Here’s a quick look at what’s going on in the sky during the month of April, 2012:
April 6 — Full Moon, 3:19 p.m. The visible Moon is fully illuminated by direct sunlight. Though the Moon is only technically in this phase for a few seconds, it is considered “full” for the entire day of the event, and appears full for three days.
April 7 — Moon at perigee (its closest point to the Earth), 1 p.m.
April 13— Last Quarter Moon, 6:50 a.m. One-half of the Moon appears illuminated by direct sunlight while the illuminated part is decreasing.
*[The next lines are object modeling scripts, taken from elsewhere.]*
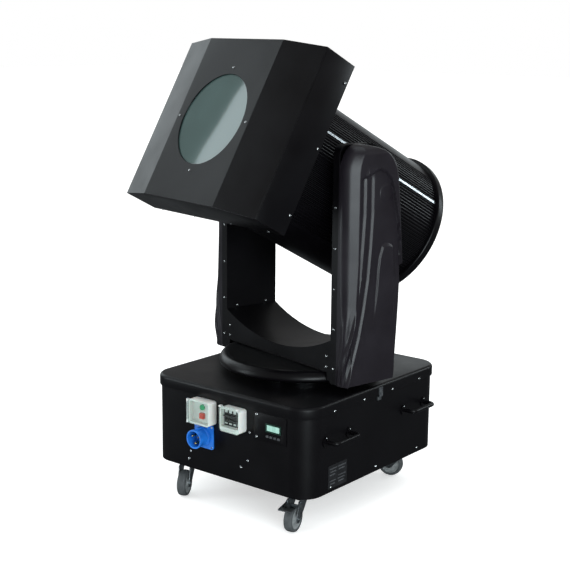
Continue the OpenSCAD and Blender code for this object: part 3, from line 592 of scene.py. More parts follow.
# %% Arm cover: section round the arm at one height
def section(z):
    """Points, outward directions and distances round the section, from the front edge to the back."""
    drop = max(0.0, (z - (ARM_TOP - TOP_R)) / TOP_R)
    outer = ARM_MID + (between(z, OUTER) - ARM_MID) * math.sqrt(max(0.0, 1 - drop * drop))
    crest = max(0.0, z - CREST_AT) / (ARM_TOP - CREST_AT)
    front = -HALF + CREST_DEEP * (1 - math.sqrt(max(0.0, 1 - crest ** 2)))
    back = between(z, BACK_EDGE)
    room = outer - ARM_MID
    size = room / COVER_W
    rf, rb = between(z, BAND_ROUND) * size, min(BACK_R, room)
    wide, ridge = between(z, BAND_WIDTH) * size, BAND_RIDGE * size
    along = Vector((math.cos(BAND), math.sin(BAND)))
    start = outer - rf * math.sin(BAND) - wide * along.x - ridge * (1 - math.sin(BAND))
    first = front + rf * (1 - math.cos(BAND)) + wide * along.y + ridge * math.cos(BAND)
    begin = first - rf * BAND - wide - ridge * (math.pi / 2 - BAND)
    last = back - rb
    rows = []
    for i in range(12):
        flat = (start - ARM_MID) * i / 12
        rows.append(((ARM_MID + flat, front), (0, -1), begin - (start - ARM_MID) + flat))
    for i in range(8):
        a = BAND * i / 8
        rows.append(((start + rf * math.sin(a), front + rf * (1 - math.cos(a))), (math.sin(a), -math.cos(a)),
                     begin + rf * a))
    corner = Vector((start + rf * math.sin(BAND), front + rf * (1 - math.cos(BAND))))
    for i in range(7):
        point = corner + wide * i / 7 * along
        rows.append((tuple(point), (math.sin(BAND), -math.cos(BAND)), begin + rf * BAND + wide * i / 7))
    corner = Vector((outer - ridge, first))
    for i in range(3):
        a = BAND + (math.pi / 2 - BAND) * i / 3
        rows.append(((corner.x + ridge * math.sin(a), corner.y - ridge * math.cos(a)),
                     (math.sin(a), -math.cos(a)), first - ridge * (math.pi / 2 - a)))
    for i in range(105):
        y = first + (last - first) * i / 105
        rows.append(((outer, y), (1, 0), y))
    for i in range(10):
        a = math.pi / 2 * i / 10
        away = (math.cos(a), math.sin(a))
        rows.append(((outer - rb + rb * away[0], last + rb * away[1]), away, last + i))
    for i in range(13):
        rows.append(((outer - rb - (room - rb) * i / 12, back), (0, 1), last + 10 + i * 3))
    return rows


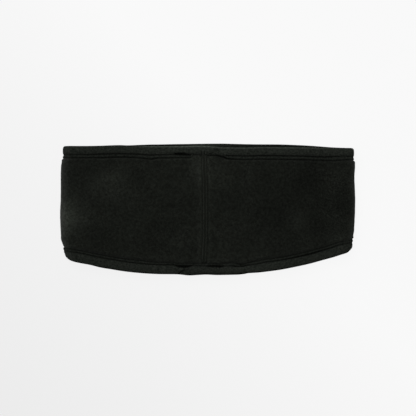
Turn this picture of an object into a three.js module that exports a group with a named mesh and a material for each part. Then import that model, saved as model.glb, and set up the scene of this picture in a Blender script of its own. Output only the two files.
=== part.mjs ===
// A fleece headband lying flat: a ring of brushed fleece, a stretch binding folded over each of its
// two edges, and one flat seam that closes the ring. Millimetres, +Z up. X runs from fold to fold,
// Y up the height of the band and Z through its two layers. The origin is on the surface it lies on,
// under the middle of its box.

import * as THREE from "three";

// Driving dimensions of the ring
const HALF_WIDTH = 128; // from the middle to the outside of a fold
const WALL = 3; // brushed fleece with its pile
const FOLD_RADIUS = 6.3; // of the wall's middle, round a fold
const SAG = 1.6; // how far the upper layer sinks between the folds
const EDGE_DIP = 0.5; // how much lower the upper layer is along its two bindings

// Driving dimensions of a binding, a strip folded over the edge of the fleece
const BINDING_WIDTH = 10.2; // on each face
const BINDING_CLOTH = 0.9;
const BINDING_HALF = 2.1; // half of the whole bound edge, at its fullest
const STITCH_ROW = 7.2; // from the edge to the outer row of stitches
const PRESSED_HALF = 0.8; // half of the fleece where the binding grips it
const PUFFED_FROM = 6; // past the binding, where the fleece is back at its own height
const GAP = 0.3; // between one piece and the next
const FLEECE_END = 0.4; // between the fleece's cut edge and the bottom of the binding's channel
const LAP_CLOTH = 0.8; // added where one end of a binding laps the other

// Driving dimensions of the seam, in the middle of the upper layer
const SEAM_X = -3;
const SEAM_HALF = 2.9;
const SEAM_RIB = 0.95; // height of its two ribs
const SEAM_EDGE = 0.35; // from its side to where a rib starts to rise
const SEAM_PRESS = 1.2; // beside it, where the fleece rises from under it
const SEAM_SHOULDER = 4.6;
const SEAM_MOUND = 0.8; // lift of the fleece on both sides of it
const SEAM_MOUND_REACH = 7;

// How far the wall's middle runs straight before it turns into a fold
const RUN = HALF_WIDTH - WALL / 2 - FOLD_RADIUS;

// The four edges, as heights at places along the band. Upper is the layer on top, under the one below it.
const EDGES = [
  { x: -128, upperTop: 55.1, underTop: 55.1, upperBottom: -43.2, underBottom: -42.8 },
  { x: -112, upperTop: 55.0, underTop: 55.0, upperBottom: -46.3, underBottom: -44.8 },
  { x: -94, upperTop: 55.0, underTop: 55.3, upperBottom: -50.0, underBottom: -47.6 },
  { x: -58, upperTop: 55.1, underTop: 56.0, upperBottom: -55.1, underBottom: -51.9 },
  { x: -8, upperTop: 54.7, underTop: 57.0, upperBottom: -56.1, underBottom: -53.4 },
  { x: 46, upperTop: 54.1, underTop: 56.5, upperBottom: -54.4, underBottom: -51.6 },
  { x: 81, upperTop: 53.9, underTop: 55.6, upperBottom: -48.6, underBottom: -46.2 },
  { x: 112, upperTop: 53.2, underTop: 53.6, upperBottom: -40.1, underBottom: -38.6 },
  { x: 128, upperTop: 53.0, underTop: 53.0, upperBottom: -36.4, underBottom: -36.2 },
];

// How far a binding draws each corner of the band in: over its own width, and more at the very edge
const CORNERS = {
  topLeft: { bound: 2.8, rounded: 0.5 },
  topRight: { bound: 1.4, rounded: 0.4 },
  bottomLeft: { bound: 4, rounded: 3.5 },
  bottomRight: { bound: 2.9, rounded: 4.2 },
};
const DRAWN_FROM = 20; // from the edge inwards, where the drawing in begins
const DRAWN_FULLY = 8;
const ROUNDED_FROM = 8;

// Soft lumps and dents of the upper layer
const LUMPS = [
  { x: -82, y: 16, reach: 26, lift: 0.9 },
  { x: -112, y: -12, reach: 20, lift: 0.7 },
  { x: -46, y: -26, reach: 24, lift: -0.7 },
  { x: 44, y: 22, reach: 26, lift: 0.6 },
  { x: 76, y: -18, reach: 24, lift: 0.8 },
  { x: 100, y: 22, reach: 20, lift: -0.6 },
];

// Where the ends of each binding lap, on the upper layer. The end on top is cut slanting.
const LAPS = {
  top: { from: -12, to: 10, slant: 8 },
  bottom: { from: -26, to: 31, slant: 3 },
};

// Numbers of steps
const UNDER_STEPS = 24;
const UPPER_STEPS = 30;
const FOLD_STEPS = 8;
const SEAM_STEPS = 12;

const { clamp, lerp, smoothstep } = THREE.MathUtils;

// The height of an edge at a place along the band, on a smooth curve through the table
function tableHeight(column, x) {
  const last = EDGES.length - 1;
  let i = 0;
  while (i < last - 1 && x > EDGES[i + 1].x) i++;
  const slope = (k) => {
    const before = EDGES[Math.max(k - 1, 0)];
    const after = EDGES[Math.min(k + 1, last)];
    return (after[column] - before[column]) / (after.x - before.x);
  };
  const a = EDGES[i];
  const b = EDGES[i + 1];
  const span = b.x - a.x;
  const t = clamp((x - a.x) / span, 0, 1);
  const s = t * t * (3 - 2 * t);
  const leave = t * (1 - t) * (1 - t) * span * slope(i);
  const arrive = t * t * (t - 1) * span * slope(i + 1);
  return lerp(a[column], b[column], s) + leave + arrive;
}

// side is Top or Bottom; rise is 0 on the under layer and 1 on the upper one
function edgeHeight(side, x, rise) {
  return lerp(tableHeight("under" + side, x), tableHeight("upper" + side, x), rise);
}

// How much narrower the half width is at a distance from the edge
function drawnIn(side, x, away) {
  const corner = CORNERS[side.toLowerCase() + (x < 0 ? "Left" : "Right")];
  const loosened = clamp((away - DRAWN_FULLY) / (DRAWN_FROM - DRAWN_FULLY), 0, 1);
  const bound = corner.bound * (1 - loosened) ** 2;
  const rounded = corner.rounded * Math.max(0, 1 - away / ROUNDED_FROM) ** 2;
  return bound + rounded;
}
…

April 15— Saturn at opposition. A body in space is at opposition when it sits 180° from the Sun in relationship to the Earth. This is the best time to view a planet.
April 21— New Moon, 3:19 a.m. The Moon is not illuminated by direct sunlight.
April 22— Moon at apogee (its farthest point to the Earth), 10 a.m.
April 22— Lyrid Meteor Shower. Due to the New Moon, 2012 should be a very favorable year for viewing this normally moderate shower. Expect 10-20 meteors per hour.
April 22— Astronomy Day.
April 29— First Quarter Moon, 5:58 a.m. One-half of the Moon appears illuminated by direct sunlight while the illuminated part is increasing.